Source - The source of coffee beans is important because of the different standards of organic farming. Places like Brazil are known to be one of the most popular origins of coffee, yet one of the largest users of pesticides on their crops.

Certification - Fair-Trade certification usually goes hand-in-hand with the organic label. Fair-Trade certification means that the production of the coffee bean entails gender equality, empowers producers, and maintains a fair price for all producers.

Decaffeinated Organic Coffee

Decaffeinating coffee isn't usually an organic process.

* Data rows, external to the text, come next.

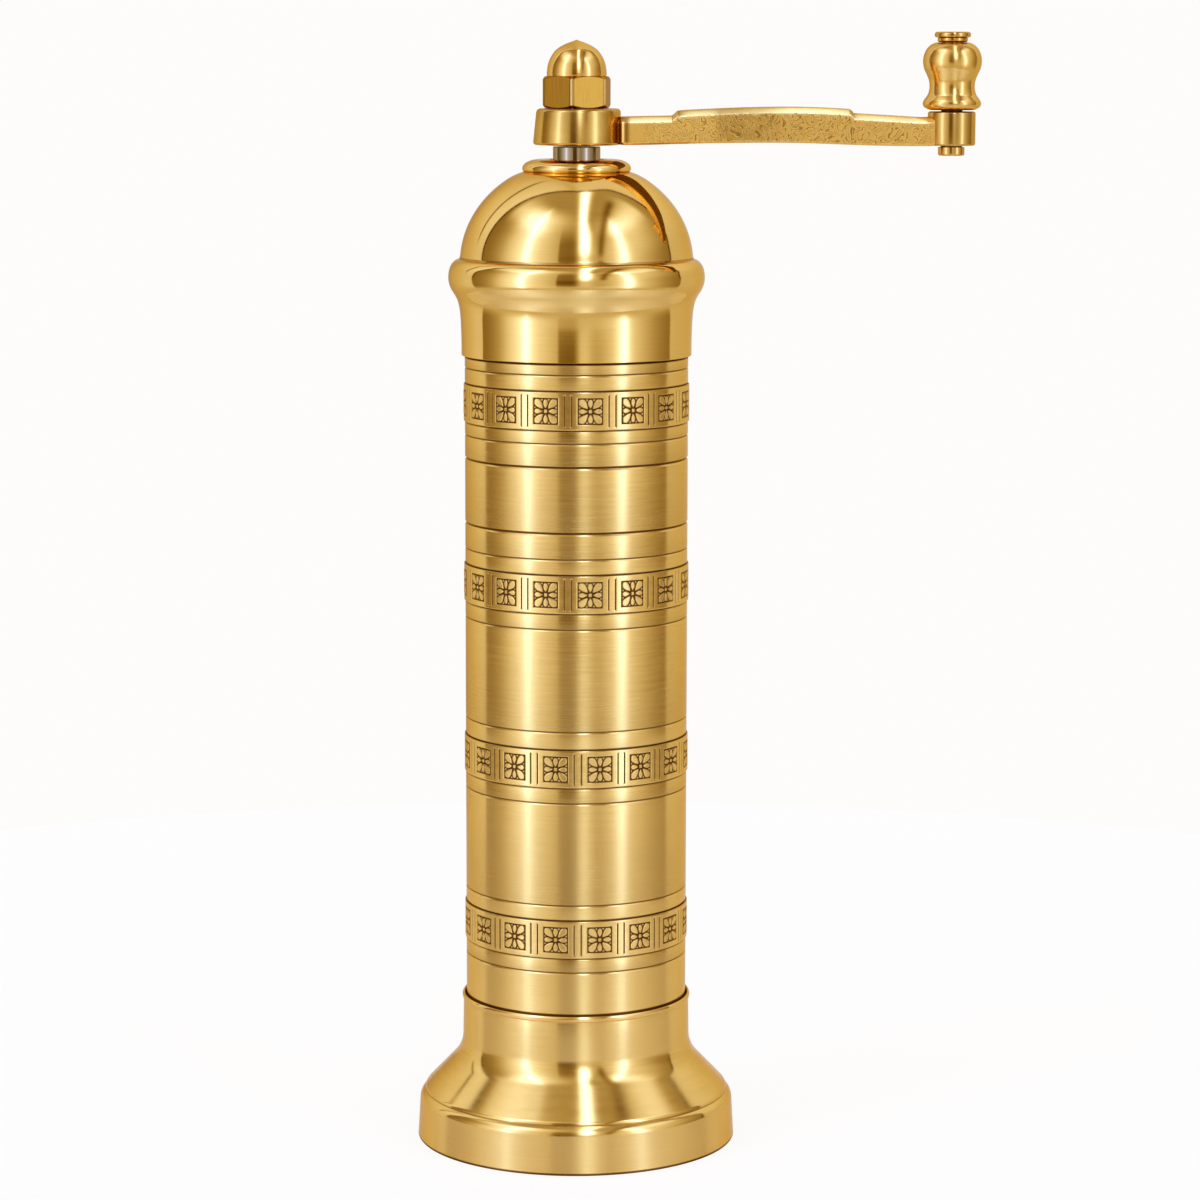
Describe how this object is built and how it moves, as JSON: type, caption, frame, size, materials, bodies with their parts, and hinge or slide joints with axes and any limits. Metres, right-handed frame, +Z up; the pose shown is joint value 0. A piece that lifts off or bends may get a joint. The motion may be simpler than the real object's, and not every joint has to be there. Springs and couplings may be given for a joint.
{
  "type": "salt mill",
  "caption": "Tall brass crank salt mill: flared foot, banded tube, lift-off domed cap, cast crank with a turned knob, acorn nut, steel spindle and burrs.",
  "frame": {"origin": "on the mill's axis, in the plane that the foot stands on; the flat end of the adjusting screw lies on the axis 1 mm above it", "axes": "+Z up along the mill's axis, +X along the crank from the spindle to the knob, -Y the side that the picture shows"},
  "size_m": [0.1158, 0.0666, 0.2307],
  "materials": {
    "brass_brushed": "turned and satin brushed around, clear lacquer",
    "brass_polished": "turned and polished, clear lacquer",
    "brass_cast": "cast, tumbled and polished on the high places",
    "steel_bright": "ground bright",
    "steel_spring": "drawn, oiled",
    "steel_burr": "hardened, milled teeth"
  },
  "bodies": {
    "mill_body": {"foot": "brass_brushed", "body_tube": "brass_brushed", "lower_bridge": "brass_cast", "bridge_screw_right": "steel_bright", "bridge_screw_left": "steel_bright", "outer_burr": "steel_burr", "upper_bridge": "brass_brushed", "upper_bush": "brass_cast", "spring": "steel_spring"},
    "cap": {"dome_cap": "brass_polished"},
    "adjuster": {"adjusting_screw": "brass_cast"},
    "jam_nut": {"lock_nut": "brass_cast"},
    "thrust": {"thrust_ball": "steel_bright"},
    "rotor": {"spindle": "steel_bright", "spindle_sleeve": "steel_bright", "spring_seat": "steel_bright", "retaining_clip": "steel_spring", "inner_burr": "steel_burr", "burr_nut": "steel_bright"},
    "crank": {"crank_arm": "brass_cast", "knob_pin": "brass_polished"},
    "knob": {"crank_knob": "brass_polished"},
    "top_nut": {"acorn_nut": "brass_polished"}
  },
  "joints": [
    {"name": "cap_lift", "type": "slide", "parent": "mill_body", "child": "cap", "axis": [0, 0, 1], "range_m": [0, 0.06]},
    {"name": "jam_nut_turn", "type": "hinge", "parent": "mill_body", "child": "jam_nut", "pos_m": [0, 0, 0.0088], "axis": [0, 0, 1], "range_deg": [-90, 0]},
    {"name": "burr_rise", "type": "slide", "parent": "mill_body", "child": "thrust", "axis": [0, 0, 1], "range_m": [0, 0.0007], "deforming": ["spring"]},
    {"name": "adjuster_turn", "type": "hinge", "parent": "thrust", "child": "adjuster", "pos_m": [0, 0, 0.0035], "axis": [0, 0, 1], "range_deg": [0, 252.5]},
    {"name": "crank_spin", "type": "hinge", "parent": "thrust", "child": "rotor", "pos_m": [0, 0, 0.0168], "axis": [0, 0, 1], "continuous": true},
    {"name": "crank_lift", "type": "slide", "parent": "rotor", "child": "crank", "axis": [0, 0, 1], "range_m": [0, 0.084]},
    {"name": "knob_spin", "type": "hinge", "parent": "crank", "child": "knob", "pos_m": [0.0765, 0, 0.2147], "axis": [0, 0, 1], "continuous": true},
    {"name": "nut_lift", "type": "slide", "parent": "crank", "child": "top_nut", "axis": [0, 0, 1], "range_m": [0, 0.015]}
  ],
  "couplings": [
    {"joint": "crank_lift", "follows": "cap_lift", "ratio": 1.4},
    {"joint": "adjuster_turn", "follows": "burr_rise", "rad_per_m": 6283.2}
  ]
}
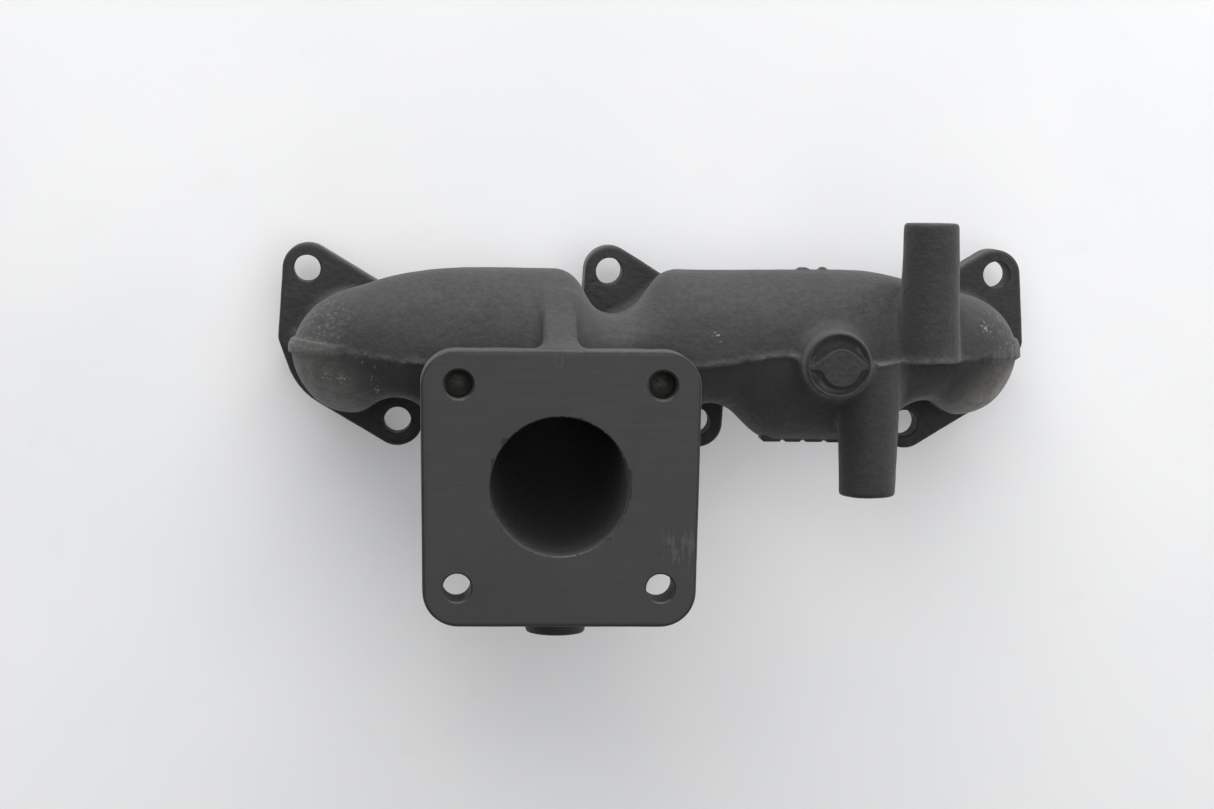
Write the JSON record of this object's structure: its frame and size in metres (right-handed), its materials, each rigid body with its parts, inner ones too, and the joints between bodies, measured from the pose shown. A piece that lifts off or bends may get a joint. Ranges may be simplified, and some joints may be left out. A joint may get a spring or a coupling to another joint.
{
  "type": "exhaust manifold",
  "caption": "Cast iron exhaust manifold: in-line head flanges open into a common log that turns out through an elbow to a square bolted outlet flange.",
  "frame": {"origin": "middle of the bottom of the bounding box: on the plane of the head faces, half way between port 1's and port 3's outer edges, and half way between the upper post's end and the elbow boss's end", "axes": "+Z points out of the cylinder head, from the head faces to the outlet face; +X runs along the log from port 1 to port 3; +Y points away from the outlet, towards the upper post's end"},
  "size_m": [0.2366, 0.1254, 0.08],
  "materials": {
    "cast_skin": "sand-cast skin, dark grey, dull, fine grain",
    "machined_iron": "flange iron, dark grey, finer and smoother than the cast skin"
  },
  "bodies": {
    "root": {"port_flange_1": "machined_iron", "port_flange_2": "machined_iron", "port_flange_3": "machined_iron", "port_1_end": "cast_skin", "log_left": "cast_skin", "port_2_tee": "cast_skin", "log_right": "cast_skin", "port_3_end": "cast_skin", "outlet_elbow": "cast_skin", "outlet_flange": "machined_iron", "gusset_rib": "cast_skin", "gate_boss": "cast_skin", "upper_bracket_post": "cast_skin", "lower_bracket_post": "cast_skin", "elbow_boss": "cast_skin"}
  },
  "joints": []
}
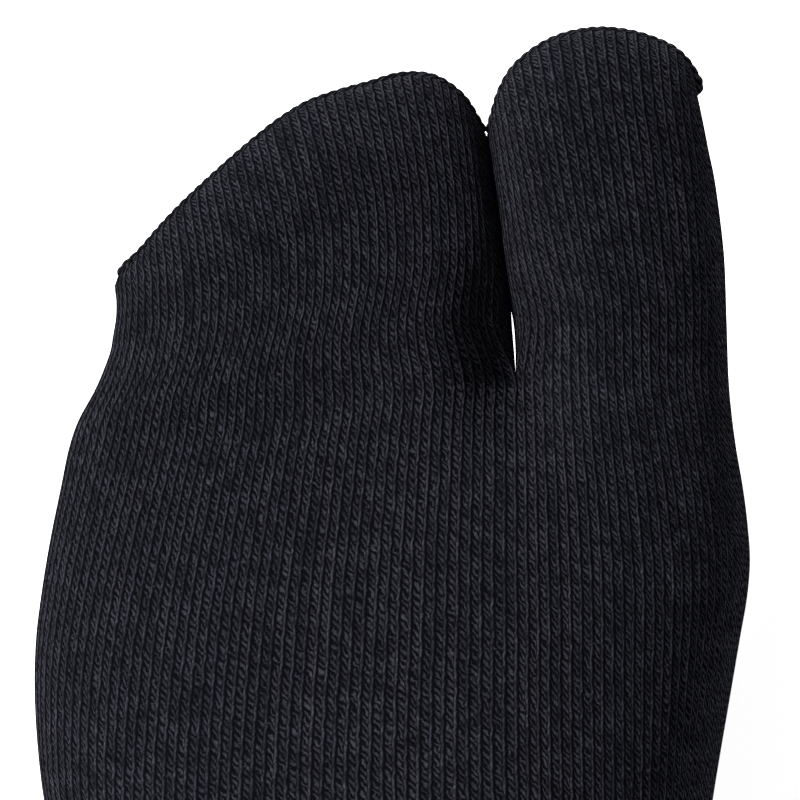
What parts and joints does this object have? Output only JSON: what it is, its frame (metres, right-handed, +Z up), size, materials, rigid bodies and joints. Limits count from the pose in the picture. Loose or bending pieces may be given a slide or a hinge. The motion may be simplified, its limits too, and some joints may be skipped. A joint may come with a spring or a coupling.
{
  "type": "tabi sock",
  "caption": "Split-toe ankle-length knitted sock for the left foot, filled out as worn, with a separate big-toe pocket and a ribbed cuff.",
  "frame": {"origin": "middle of the leg opening at the top edge of the cuff, where the leg's grip holds the sock up", "axes": "+Z up, out of the leg opening; +Y from the heel to the toes; +X to the wearer's medial side, where the big toe is"},
  "size_m": [0.0969, 0.2504, 0.2224],
  "materials": {
    "jersey_knit": "black cotton-blend jersey, soft and slightly fuzzy",
    "rib_knit": "black elastic rib",
    "seam_yarn": "black linked loops, raised beads"
  },
  "bodies": {
    "root": {"cuff": "rib_knit", "leg": "jersey_knit", "instep": "jersey_knit", "heel": "jersey_knit", "foot": "jersey_knit", "four_toe_pocket": "jersey_knit", "big_toe_pocket": "jersey_knit", "four_toe_seam": "seam_yarn", "big_toe_seam": "seam_yarn"}
  },
  "joints": []
}
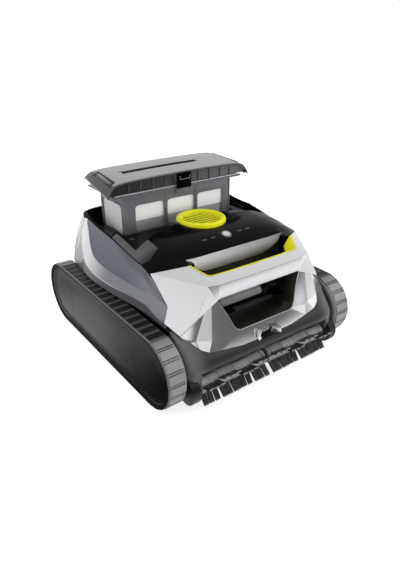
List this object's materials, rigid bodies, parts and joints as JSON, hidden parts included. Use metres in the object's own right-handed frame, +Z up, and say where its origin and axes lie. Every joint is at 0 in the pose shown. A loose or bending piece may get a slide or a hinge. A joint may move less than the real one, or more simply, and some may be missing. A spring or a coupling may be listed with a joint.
{
  "type": "pool cleaner",
  "caption": "Tracked robotic pool cleaner with a rotating front brush, a lift-out filter canister with hinged lid, a top outlet grille and a carrying handle.",
  "frame": {"origin": "on the floor, under the middle of the overall box", "axes": "+Z up, -Y towards the brush and handle, +X to the right seen from behind"},
  "size_m": [0.44, 0.5143, 0.344],
  "materials": {
    "silver_shell": "silver metallic paint on moulded plastic",
    "grey_panel": "blue-grey metallic satin",
    "gloss_black": "high gloss black",
    "lime_plastic": "lime yellow, satin",
    "black_plastic": "satin black, fine grain",
    "track_rubber": "dark grey rubber",
    "wheel_plastic": "dark grey nylon",
    "pin_steel": "stainless steel",
    "motor_casing": "cast aluminium, satin",
    "brush_core_plastic": "dark grey plastic",
    "brush_rubber": "black soft rubber",
    "battery_wrap": "blue shrink wrap",
    "board_green": "green board, coated",
    "button_grey": "light grey satin",
    "light_white": "frosted light guide",
    "frame_grey": "blue-grey translucent plastic",
    "mesh_white": "fine white filter mesh",
    "smoked_lid": "smoked grey",
    "hook_steel": "stainless steel",
    "socket_black": "black"
  },
  "bodies": {
    "chassis": {"front_shell": "silver_shell", "rear_shell": "silver_shell", "left_side_frame": "silver_shell", "right_side_frame": "silver_shell", "left_side_panel": "grey_panel", "right_side_panel": "grey_panel", "top_deck": "gloss_black", "fascia_plate": "gloss_black", "recess_tray": "gloss_black", "button_bezel": "gloss_black", "grip_liner": "lime_plastic", "outlet_grille": "lime_plastic", "lower_hull": "black_plastic", "bottom_cover": "black_plastic", "front_bumper": "black_plastic", "brush_centre_bearing": "black_plastic", "left_gear_case": "black_plastic", "right_gear_case": "black_plastic", "left_track_cover": "black_plastic", "right_track_cover": "black_plastic", "pump_duct": "black_plastic", "canister_well": "black_plastic", "left_track_belt": "track_rubber", "right_track_belt": "track_rubber", "front_left_axle": "pin_steel", "front_right_axle": "pin_steel", "rear_left_axle": "pin_steel", "rear_right_axle": "pin_steel", "housing_screws": "pin_steel", "button_spring": "pin_steel", "left_drive_motor": "motor_casing", "right_drive_motor": "motor_casing", "pump_motor": "motor_casing", "battery_pack": "battery_wrap", "control_board": "board_green", "status_lights": "light_white", "tow_hook": "hook_steel", "charge_socket": "socket_black"},
    "canister": {"canister_frame": "frame_grey", "filter_mesh": "mesh_white", "latch_keeper": "black_plastic", "lid_hinge_pin": "pin_steel"},
    "lid": {"canister_lid": "smoked_lid"},
    "latch": {"lid_latch": "black_plastic"},
    "flap": {"inlet_flap": "frame_grey"},
    "propeller": {"propeller": "black_plastic"},
    "button": {"power_button": "button_grey"},
    "front_left_wheel": {"front_left_wheel": "wheel_plastic"},
    "rear_left_wheel": {"rear_left_wheel": "wheel_plastic"},
    "left_pinion": {"left_drive_pinion": "wheel_plastic"},
    "left_brush": {"left_brush_core": "brush_core_plastic", "left_brush_gear": "wheel_plastic", "left_brush_blades": "brush_rubber"},
    "front_right_wheel": {"front_right_wheel": "wheel_plastic"},
    "rear_right_wheel": {"rear_right_wheel": "wheel_plastic"},
    "right_pinion": {"right_drive_pinion": "wheel_plastic"},
    "right_brush": {"right_brush_core": "brush_core_plastic", "right_brush_gear": "wheel_plastic", "right_brush_blades": "brush_rubber"}
  },
  "joints": [
    {"name": "canister_lift", "type": "slide", "parent": "chassis", "child": "canister", "axis": [0, 0, 1], "range_m": [-0.072, 0.17]},
    {"name": "lid_hinge", "type": "hinge", "parent": "canister", "child": "lid", "pos_m": [0, 0.14782, 0.315], "axis": [-1, 0, 0], "range_deg": [0, 100]},
    {"name": "latch_pivot", "type": "hinge", "parent": "lid", "child": "latch", "pos_m": [0, 0.03592, 0.324], "axis": [-1, 0, 0], "range_deg": [0, 35]},
    {"name": "flap_hinge", "type": "hinge", "parent": "canister", "child": "flap", "pos_m": [0, 0.06482, 0.107], "axis": [1, 0, 0], "range_deg": [0, 45]},
    {"name": "propeller_spin", "type": "hinge", "parent": "chassis", "child": "propeller", "pos_m": [0, -0.02518, 0.215], "axis": [0, 0, 1], "continuous": true},
    {"name": "button_press", "type": "slide", "parent": "chassis", "child": "button", "axis": [0, 0, -1], "range_m": [0, 0.002], "stiffness_N_per_m": 400, "springref_m": -0.001, "deforming": ["button_spring"]},
    {"name": "front_left_wheel_spin", "type": "hinge", "parent": "chassis", "child": "front_left_wheel", "pos_m": [-0.19, -0.16953, 0.068], "axis": [1, 0, 0], "continuous": true},
    {"name": "rear_left_wheel_spin", "type": "hinge", "parent": "chassis", "child": "rear_left_wheel", "pos_m": [-0.19, 0.18917, 0.068], "axis": [1, 0, 0], "continuous": true},
    {"name": "left_pinion_spin", "type": "hinge", "parent": "chassis", "child": "left_pinion", "pos_m": [-0.167, -0.12153, 0.068], "axis": [1, 0, 0], "continuous": true},
    {"name": "left_brush_spin", "type": "hinge", "parent": "chassis", "child": "left_brush", "pos_m": [-0.08, -0.21917, 0.04], "axis": [1, 0, 0], "continuous": true},
    {"name": "front_right_wheel_spin", "type": "hinge", "parent": "chassis", "child": "front_right_wheel", "pos_m": [0.19, -0.16953, 0.068], "axis": [1, 0, 0], "continuous": true},
    {"name": "rear_right_wheel_spin", "type": "hinge", "parent": "chassis", "child": "rear_right_wheel", "pos_m": [0.19, 0.18917, 0.068], "axis": [1, 0, 0], "continuous": true},
    {"name": "right_pinion_spin", "type": "hinge", "parent": "chassis", "child": "right_pinion", "pos_m": [0.167, -0.12153, 0.068], "axis": [1, 0, 0], "continuous": true},
    {"name": "right_brush_spin", "type": "hinge", "parent": "chassis", "child": "right_brush", "pos_m": [0.08, -0.21917, 0.04], "axis": [1, 0, 0], "continuous": true}
  ],
  "couplings": [
    {"joint": "rear_left_wheel_spin", "follows": "front_left_wheel_spin", "ratio": 1},
    {"joint": "left_pinion_spin", "follows": "front_left_wheel_spin", "ratio": -3},
    {"joint": "left_brush_spin", "follows": "front_left_wheel_spin", "ratio": -1.7143},
    {"joint": "rear_right_wheel_spin", "follows": "front_right_wheel_spin", "ratio": 1},
    {"joint": "right_pinion_spin", "follows": "front_right_wheel_spin", "ratio": -3},
    {"joint": "right_brush_spin", "follows": "front_right_wheel_spin", "ratio": -1.7143}
  ]
}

Many coffee brands use a chemical decaffeination process that includes solvents including Methylene Chloride, the main ingredient in paint stripper. Of course, there are standards just like roasting when it comes to decaffeinating non-organic coffee beans. A direct contact decaffeination method may use carbon dioxide as a decaffeination agent and involves rinsing the beans with ethyl acetate or methylene chloride. The indirect method to decaffeinate beans is using hot water to extract the beans and then extracting caffeine from this using chemical compounds. The best way to get around these methods with chemicals is to use the Swiss Water Process. This process is all about dissolving the beans and using osmosis to remove its caffeine. Making organic coffee without caffeine doesn't have to be with a complex chemical process. It takes a little more time and effort, but you can have all of the flavors you love without the caffeine and synthetic products.

The Flavor Of Organic Coffee

What is organic coffee without a bold flavor?

There are many factors that go into the taste and flavor of each coffee bean. They involve the roasting process, harvesting process, storage of the beans, growing conditions, and even a person's personal preferences. Organic farming will definitely influence the quality of coffee, but does it guarantee a nice flavor? Most coffee drinkers will say the flavor of organic coffee is better than non-organic coffee. It takes a lot longer to grow organic coffee beans. This means a farmer probably won't make as much profit on their crop of coffee, but the quality should boost the price making up for their time. When grown in the shade, the coffee beans are able to produce natural sugars that naturally boost the flavor. Many brands of coffee are grown in Africa where the soil has high levels of volcanic compounds. The dirt here offers some of the best places to farm coffee beans that leads to a bold, flavorful cup of coffee.

Caffeine Levels

Some people fear the 'organic' label on their coffee means they lose caffeine. They could not be more wrong. Some organic coffees are much more potent than non-organic. One cup of some brands of organic coffee equals four coups of non-organic coffee brands.

Organic coffee is the choice for people that want to stay away from chemicals and sustain the earth. The flavor is full and the methods behind the taste are ethical. Going organic doesn't mean you have to change your entire life. By simply changing the coffee you drink each morning, you're making a small step towards a healthier future.